The research was carried out by Koen Houtkoop, Msc. Marine Technology graduate at TU Delft, on behalf of C-Job. He said: “Developments in nuclear energy have mostly been focused on land-based applications. However, a number of aspects make them of interest for maritime application. In particular, the significant reduction in harmful emissions.”

“Compared to conventional fuel-based systems, my research showed that there can be up to a 98% reduction in CO2 emissions. Furthermore, the air pollution emissions, such as SOx, PM and NOx, are eliminated completely,” Houtkoop added.

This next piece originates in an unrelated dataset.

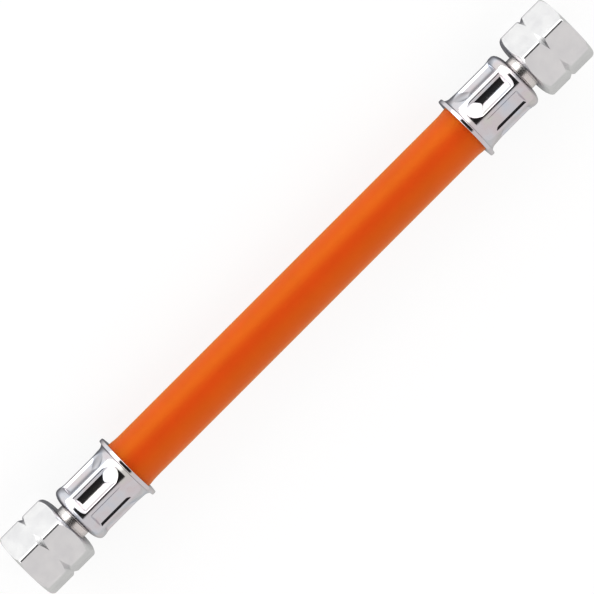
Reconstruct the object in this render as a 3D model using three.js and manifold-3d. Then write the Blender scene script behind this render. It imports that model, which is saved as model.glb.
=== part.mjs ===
// A flexible gas hose: an orange rubber hose that ends, on both sides, in a crimped ferrule, a barbed
// nipple and a swivelling union nut with a left-hand thread.
// Millimetres, +Z up. The hose runs along X, its middle is over the origin, and it lies on z = 0.
import * as THREE from 'three';
import { mergeVertices } from 'three/addons/utils/BufferGeometryUtils.js';
import Module from 'manifold-3d';

// The hose. Its bore and wall are those of standard gas hose.
const hoseBore = 6.3;
const hoseWall = 3.5;
const hoseFreeLength = 113.2; // between the mouths of the two ferrules
const hoseSwell = 0.2; // the squeezed rubber stands out this much just before a ferrule
const swellLength = 5;

// The ferrule, a cup drawn from sheet steel and pressed onto the hose between jaws.
const sheet = 1;
const ferruleLength = 18;
const mouthFlare = 0.45;
const flareLength = 3.5;
const lipWidth = 0.75; // the lip stands out this much from the flared mouth
const lipThickness = 0.9;
const lipEdge = 0.25;
const shoulderLength = 2.1; // the rounding from the sleeve to the end wall
const endFaceWidth = 0.55;

// The marks of the jaws: a waist, and in it a ring of pockets with ridges between them.
const jawCount = 8;
const jawTurn = 15.5; // degrees from the top to the middle of the first pocket
const waistDepth = 0.25;
const waistEase = 2.6;
const pocketFromMouth = 4.4;
const pocketToShoulder = 1.4;
const pocketDepth = 0.45;
const pocketWall = 0.5; // length of the slope at each end of a pocket
const pocketHalfAngle = 15; // degrees, across the floor of a pocket
const pocketWallAngle = 4.5; // degrees, the slope at each side of a pocket

// The nipple, turned from steel: a barbed tail, a groove that grips the ferrule, a neck and a cone.
const nippleBore = 4.5;
const barbGrip = 0.7; // the barbs are this much wider than the bore of the hose
const barbDepth = 0.4;
const barbCount = 5;
const barbSlope = 0.8; // the share of each barb that rises
const tailInset = 1; // the tip of the tail lies this far inside the ferrule
const neckDiameter = 9; // the collar inside the ferrule is as wide
const collarLength = 1;
const grooveDepth = 0.5;
const headLength = 1.3;
const noseDiameter = 6.2;
const coneHalfAngle = 30; // degrees
const nippleEdge = 0.2;

// The union nut, for a G 1/4 thread cut left-handed. The helix itself is left out here.
const acrossFlats = 17;
const nutLength = 15;
const bareNeck = 1.7; // between the ferrule and the nut
const threadMajor = 13.157;
const threadMinor = 11.445;
const threadClear = 0.12; // the run-out groove and the mouth are this much wider than the thread
const runOutLength = 1.8;
const backWall = 3;
const backFaceDiameter = 12.8;
const backRounding = 2.9;
const frontFaceDiameter = 16;
const frontRounding = 2.2;
const roundingOver = 0.3; // both roundings are struck from this far outside the corners
const notchDiameter = 17.3; // the V-notch round the middle, which only reaches the corners
const notchHalfAngle = 40; // degrees

// Clearances
const pressGap = 0.2; // between the hose, the ferrule and the nipple
const runGap = 0.25; // between the nipple and the nut that turns on it

// Faces round each piece
const columnsPerJaw = 6;
const sleeveFaces = jawCount * columnsPerJaw;
const lipFaces = 24;
const nippleFaces = 24;
const nutFaces = 48;

const degrees = Math.PI / 180;
const jawPitch = (2 * Math.PI) / jawCount;
const columnPitch = jawPitch / columnsPerJaw;

const hoseRadius = hoseBore / 2 + hoseWall;
const mouthAt = hoseFreeLength / 2;
const sleeveInner = hoseRadius + pressGap;
const sleeveOuter = sleeveInner + sheet;
const lipRadius = sleeveOuter + mouthFlare + lipWidth;
const shoulderStart = ferruleLength - shoulderLength;
const endWall = ferruleLength - sheet;
const pocketEnd = shoulderStart - pocketToShoulder;
const neckRadius = neckDiameter / 2;
const grooveRadius = neckRadius - grooveDepth;
const barbRadius = (hoseBore + barbGrip) / 2;
const collarStart = endWall - pressGap - collarLength;
const nutStart = ferruleLength + bareNeck;
const headRadius = threadMinor / 2 - runGap;
const axisHeight = lipRadius; // each lip lies on one of its facets

const library = await Module();
library.setup();

// A closed profile of [distance from the middle of the hose, radius] turned round the X axis, with a
// facet at the top. Side -1 gives the mirror image on the other end.
function turned(profile, faces, side = 1) {
  const points = profile.map(([along, radius]) => new THREE.Vector2(radius, along * side));
  if (side < 0) points.reverse();
  points.push(points[0].clone());
  return new THREE.LatheGeometry(points, faces, Math.PI / faces).rotateZ(-Math.PI / 2);
}

const shifted = (profile, by) => profile.map(([along, radius]) => [along + by, radius]);

// Points on a quarter of an ellipse, from where it runs along X to where it runs square to X.
function rounded([fromX, fromR], [toX, toR], steps) {
  return Array.from({ length: steps + 1 }, (_, i) => {
    const angle = (i / steps) * (Math.PI / 2);
    return [fromX + (toX - fromX) * Math.sin(angle), toR + (fromR - toR) * Math.cos(angle)];
  });
}

function solid(geometry) {
  const bare = geometry.clone();
  bare.deleteAttribute('normal');
  bare.deleteAttribute('uv');
  const { attributes, index } = mergeVertices(bare);
  const mesh = new library.Mesh({
    numProp: 3,
    vertProperties: attributes.position.array,
    triVerts: new Uint32Array(index.array),
  });
  return new library.Manifold(mesh);
}

function geometryOf(manifold) {
  const { vertProperties, triVerts } = manifold.getMesh();
  const geometry = new THREE.BufferGeometry();
  geometry.setAttribute('position', new THREE.BufferAttribute(vertProperties, 3));
  geometry.setIndex(new THREE.BufferAttribute(triVerts, 1));
  return geometry;
}

// Rises from 0 to 1 between two distances, whichever of them is the larger.
const ramp = (at, from, to) => Math.min(1, Math.max(0, (at - from) / (to - from)));

const jawStations = [
  pocketFromMouth - waistEase,
  pocketFromMouth,
  pocketFromMouth + pocketWall,
  pocketEnd - pocketWall,
  pocketEnd,
  shoulderStart,
];

// How deep the jaws press at a distance from the ferrule's mouth.
function pressedIn(along, inPocket) {
  const waist = ramp(along, pocketFromMouth - waistEase, pocketFromMouth) * ramp(along, shoulderStart, pocketEnd);
  const pocket = ramp(along, pocketFromMouth, pocketFromMouth + pocketWall)
    * ramp(along, pocketEnd, pocketEnd - pocketWall);
  return waistDepth * waist + (inPocket ? pocketDepth * pocket : 0);
}

// Presses the jaws' marks into everything outside a radius. Of the columns in each half of a jaw, all
// but the last lie on the floor of a pocket, and the last is the edge of a ridge.
function pressed(geometry, outsideOf) {
  const position = geometry.attributes.position;
  const floorColumns = columnsPerJaw / 2 - 1;
  for (let i = 0; i < position.count; i++) {
    const [x, y, z] = [position.getX(i), position.getY(i), position.getZ(i)];
    const jaw = Math.round(Math.atan2(y, z) / jawPitch);
    const within = Math.atan2(y, z) - jaw * jawPitch;
    const column = Math.round(Math.abs(within) / columnPitch - 0.5);
    const onFloor = column < floorColumns;
    const halfAngle = onFloor
      ? (pocketHalfAngle * (column + 0.5)) / (floorColumns - 0.5)
      : pocketHalfAngle + pocketWallAngle;
    const angle = jaw * jawPitch + Math.sign(within) * halfAngle * degrees;
    const radius = Math.hypot(y, z);
    const depth = radius > outsideOf ? pressedIn(Math.abs(x) - mouthAt, onFloor) : 0;
    position.setXYZ(i, x, (radius - depth) * Math.sin(angle), (radius - depth) * Math.cos(angle));
  }
  return geometry.rotateX(-jawTurn * degrees);
}

function hoseGeometry() {
  const swollen = [mouthAt - swellLength / 4, hoseRadius + hoseSwell];
  const outside = [
    [mouthAt - swellLength, hoseRadius],
    swollen,
    ...jawStations.slice(0, -1).map((along) => [mouthAt + along, hoseRadius]),
    [mouthAt + collarStart - pressGap, hoseRadius],
  ];
  const inside = [
    [mouthAt + collarStart - pressGap, barbRadius + pressGap],
    [mouthAt, barbRadius + pressGap],
    [mouthAt - swellLength, hoseBore / 2],
  ];
  const halfRound = [...outside, ...inside];
  const otherHalf = halfRound.map(([along, radius]) => [-along, radius]).reverse();
  return pressed(turned([...otherHalf, ...halfRound], sleeveFaces), (hoseRadius + barbRadius) / 2);
}

// The outside of the ferrule's sleeve before it is pressed.
const sleeveAt = (along) => sleeveOuter + mouthFlare * ramp(along, flareLength, 0);

function ferruleGeometry(side) {
  const holeRadius = grooveRadius + pressGap;
  const endFaceRadius = holeRadius + endFaceWidth;
  const stations = [0, ...jawStations.slice(0, -1)];
  const sleeve = [
    ...stations.map((along) => [along, sleeveAt(along)]),
    ...rounded([shoulderStart, sleeveOuter], [ferruleLength, endFaceRadius], 5),
    [ferruleLength, holeRadius],
    [endWall, holeRadius],
    ...rounded([shoulderStart, sleeveInner], [endWall, endFaceRadius], 3).reverse(),
    ...stations.reverse().map((along) => [along, sleeveAt(along) - sheet]),
  ];
  const lipInner = sleeveAt(0) - sheet / 2;
  const lipOuter = lipRadius / Math.cos(Math.PI / lipFaces);
  const lip = [
    [0, lipInner],
    [0, lipOuter - lipEdge],
    [lipEdge, lipOuter],
    [lipThickness - lipEdge, lipOuter],
    [lipThickness, lipOuter - lipEdge],
    [lipThickness, lipInner],
  ];
  const sleeveSolid = solid(pressed(turned(shifted(sleeve, mouthAt), sleeveFaces, side), 0));
  const lipSolid = solid(turned(shifted(lip, mouthAt), lipFaces, side));
  return geometryOf(sleeveSolid.add(lipSolid));
}

function nippleGeometry(side) {
  const bore = nippleBore / 2;
  const barbRoot = barbRadius - barbDepth;
  const noseRadius = noseDiameter / 2;
  const barbPitch = (collarStart - tailInset) / (barbCount + 1);
  const barbs = Array.from({ length: barbCount }, (_, i) => {
    const start = tailInset + barbPitch * (i + 0.5);
    return [[start, barbRoot], [start + barbPitch * barbSlope, barbRadius]];
  }).flat();
  const neckStart = ferruleLength + pressGap;
  const seat = nutStart + backWall + runGap;
  const headStart = seat + headRadius - neckRadius;
  const coneStart = headStart + headLength;
  const noseAt = coneStart + (headRadius - noseRadius) / Math.tan(coneHalfAngle * degrees);
  const profile = [
    [tailInset, bore],
    [tailInset, barbRoot - nippleEdge],
    ...barbs,
    [collarStart - barbPitch / 2, barbRoot],
    [collarStart, barbRoot],
    [collarStart, neckRadius],
    [collarStart + collarLength, neckRadius],
    [collarStart + collarLength, grooveRadius],
    [neckStart, grooveRadius],
    [neckStart, neckRadius - nippleEdge],
    [neckStart + nippleEdge, neckRadius],
    [seat, neckRadius],
    [headStart, headRadius],
    [coneStart, headRadius],
    [noseAt, noseRadius],
    [noseAt, bore + nippleEdge],
    [noseAt - nippleEdge, bore],
  ];
  return turned(shifted(profile, mouthAt), nippleFaces, side);
}

function nutGeometry(side) {
  const corner = acrossFlats / Math.sqrt(3);
  const rim = corner + roundingOver;
  const notchRadius = notchDiameter / 2;
  const notchHalfWidth = (rim - notchRadius) * Math.tan(notchHalfAngle * degrees);
  const middle = nutLength / 2;
  const neckHole = neckRadius + runGap;
  const thread = threadMinor / 2;
  const runOut = threadMajor / 2 + threadClear;
  const seatEnd = backWall + headRadius - neckRadius;
  const runOutEnd = seatEnd + runOutLength;
  const profile = [
    ...rounded([backRounding, rim], [0, backFaceDiameter / 2], 5).reverse(),
    [middle - notchHalfWidth, rim],
    [middle, notchRadius],
    [middle + notchHalfWidth, rim],
    ...rounded([nutLength - frontRounding, rim], [nutLength, frontFaceDiameter / 2], 4),
    [nutLength, runOut],
    [nutLength + thread - runOut, thread],
    [runOutEnd + runOut - thread, thread],
    [runOutEnd, runOut],
    [seatEnd, runOut],
    [seatEnd, headRadius + runGap],
    [backWall, neckHole],
    [0, neckHole],
  ];
  const nutAt = mouthAt + nutStart;
  const hexagon = new THREE.CylinderGeometry(corner, corner, nutLength, 6, 1, false, Math.PI / 6)
    .rotateZ(-Math.PI / 2)
    .translate(side * (nutAt + middle), 0, 0);
  return geometryOf(solid(turned(shifted(profile, nutAt), nutFaces, side)).intersect(solid(hexagon)));
}

const orangeRubber = new THREE.MeshStandardMaterial({ color: 0xde5e16, roughness: 0.6, metalness: 0 });
const brightZinc = new THREE.MeshStandardMaterial({ color: 0xdadade, roughness: 0.12, metalness: 1 });
const turnedSteel = new THREE.MeshStandardMaterial({ color: 0xbab2aa, roughness: 0.28, metalness: 1 });
const satinZinc = new THREE.MeshStandardMaterial({ color: 0xd2d2d3, roughness: 0.4, metalness: 1 });

const gasHose = new THREE.Group();
gasHose.name = 'flexible_gas_hose';
gasHose.position.z = axisHeight;

function addPiece(name, geometry, material) {
  const piece = new THREE.Mesh(geometry, material.clone());
  piece.name = name;
  gasHose.add(piece);
}

addPiece('hose', hoseGeometry(), orangeRubber);
for (const [end, side] of [['a', -1], ['b', 1]]) {
  addPiece(`ferrule_${end}`, ferruleGeometry(side), brightZinc);
  addPiece(`nipple_${end}`, nippleGeometry(side), turnedSteel);
  addPiece(`union_nut_${end}`, nutGeometry(side), satinZinc);
}

export default gasHose;
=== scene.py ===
import math

import bmesh
import bpy
from mathutils import Matrix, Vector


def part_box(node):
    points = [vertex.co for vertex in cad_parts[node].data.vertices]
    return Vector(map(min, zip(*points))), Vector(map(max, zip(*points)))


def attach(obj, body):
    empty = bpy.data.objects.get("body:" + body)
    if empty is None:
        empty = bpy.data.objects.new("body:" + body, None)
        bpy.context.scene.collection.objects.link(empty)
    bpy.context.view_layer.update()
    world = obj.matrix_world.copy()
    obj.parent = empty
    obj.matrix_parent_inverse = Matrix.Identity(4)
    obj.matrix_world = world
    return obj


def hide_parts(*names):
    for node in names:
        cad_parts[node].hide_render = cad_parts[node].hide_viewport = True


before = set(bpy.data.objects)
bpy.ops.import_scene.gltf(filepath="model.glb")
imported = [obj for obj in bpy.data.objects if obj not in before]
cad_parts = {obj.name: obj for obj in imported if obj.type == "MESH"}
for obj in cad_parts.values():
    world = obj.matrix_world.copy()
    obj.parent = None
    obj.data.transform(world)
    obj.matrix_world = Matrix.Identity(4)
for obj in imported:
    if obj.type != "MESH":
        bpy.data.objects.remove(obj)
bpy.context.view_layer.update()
mm = 0.001
weldDistance = 0.001 * mm

# Where the solids lie: both ends are alike, so the +X end gives the places along the hose
hoseLow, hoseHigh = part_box("hose")
ferruleLow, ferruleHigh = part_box("ferrule_b")
nippleLow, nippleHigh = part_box("nipple_b")
nutLow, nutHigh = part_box("union_nut_b")
axisHeight = (hoseLow.z + hoseHigh.z) / 2
mouthAt = ferruleLow.x
ferruleEnd = ferruleHigh.x
nutBack = nutLow.x
nutFront = nutHigh.x
print("frame loaded, the ferrules' mouths lie", round(mouthAt / mm, 2), "mm from the middle")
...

“There are obvious concerns with nuclear energy such as nuclear waste as well as societal perception. Additionally, we should be mindful that regulations for marine application are outdated and require significant effort for a successful application.”

While nuclear marine propulsion has a high capital expenditure, the research shows it to be cost-effective within five to fifteen years depending on fuel cost and the vessel’s operational profile.

Furthermore, nuclear marine propulsion offers the potential to consider higher design speeds, making the ship more profitable. This is because fuel cost (OPEX) only grows marginally with higher speeds where ultimately the main limiting factor would be the CAPEX of the installation with more power.

“We’re not one to shy away from the unconventional. Where maritime applications for ammonia, hydrogen, and methanol have advanced, nuclear energy so far has not been widely considered to be a viable option,” Niels de Vries, Lead Naval Architect at C-Job, said.

“As with other energy sources, appropriate safety measures must be in place and the technology must be developed further before it’s mature enough to be implemented but nuclear technology has serious potential. More research is needed to fully understand the design, operation, and life cycle.”